Hedvig stated that currently they have a customer base of 100 users. They seem to already have a large deployment in place and although they can work in hyper-scale or hyper-converged mode, hyper-converged seems to have the preference. Currently, 70% of their installed base runs on top of VMware. While Hedvig is not an officially certified VMware solution, one may ponder the advantages vs inconvenients of this, as they claim they will support any deployment on top of VMware. Certification programs aren’t free and it may be understandable that Hedvig prefers to focus money on product development. Licensing is available on a perpetual basis or on a yearly subscription basis. The licensing unit is per TB (or was that TiB?) of nominal capacity if I remember well.
Positioning and future?
Considering that Hedvig went out of stealth about one year ago it seems that they have a pretty solid SDS offering in place. There are however some additional challenges that will need to be addressed. Currently in version 1.0, the graphical user interface could see some improvement – priority seems to have been given to APIs. To Hedvig excuse one can understand that they heavily focused their efforts on having a robust backend. There were concerns during the session about security around the Proxy component, Hedvig remained, in my opinion, vague about these topics. While it’s true that it’s hard to make sense of the data, the potential of nuisance of an ill-intentioned individual shouldn’t be underestimated. I wonder if Hedvig have mitigations in place such as using separate VLANs for the Proxy-Storage Services communication and restricting traffic through either firewall rules or ACLs.
While Primary Data’s goal is to rein in existing storage technologies and enterprise chaos by applying a conquer & divide approach (through overlay and policy), Hedvig have a totally different approach. By leveraging commodity x86 hardware (and commodity doesn’t necessarily means cheap, but readily available) and providing a fully fledged software approach to the storage problem while supporting any kind of deployments possible (hyper-scale or hyper-converged) on any available platform (Hyper-V, VMware, KVM, containers and even bare metal), Hedvig probably aims to become the de-facto standard in Software-defined Storage. Nothing comes for free (you have to pay a license) but certain customers can expect cost savings by avoiding custom-tailored appliances upon which vendors generally charge a premium.
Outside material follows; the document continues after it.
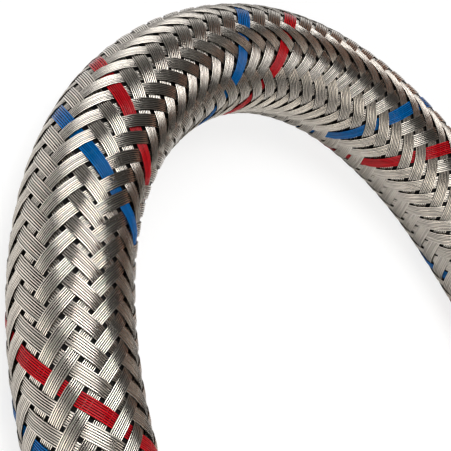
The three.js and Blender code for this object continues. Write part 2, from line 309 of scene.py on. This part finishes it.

The Hedvig presentation and deep dive matched my high expectations and it was one of the best sessions IMHO during SFD10. Although not everyone will “give a damn” if I can say so about the innards and architecture of a storage solution, we got “buck for the bang” by having a detailed technical session with a lot of delegate involvement as well.
Several veteran delegates shared that this session reminded them of Nutanix and PernixData sessions in 2012. It was certainly an exciting session and while perfectible on certain aspects, Hedvig has a huge potential to become a successful company with a great product.
SFD10 Disclosure: this post is a part of my SFD10 post series. I am invited to the Storage Field Day 10 event by Gestalt IT. Gestalt IT will cover travel, accommodation and food during the SFD10 event duration. I will not receive any compensation for participation in this event, and I am also not obliged to blog or produce any kind of content. Any tweets, blog articles or any other form of content I may produce are the exclusive product of my interest in technology and my will to share information with my peers. I will commit to share only my own point of view and analysis of the products and technologies I will be seeing/listening about during this event.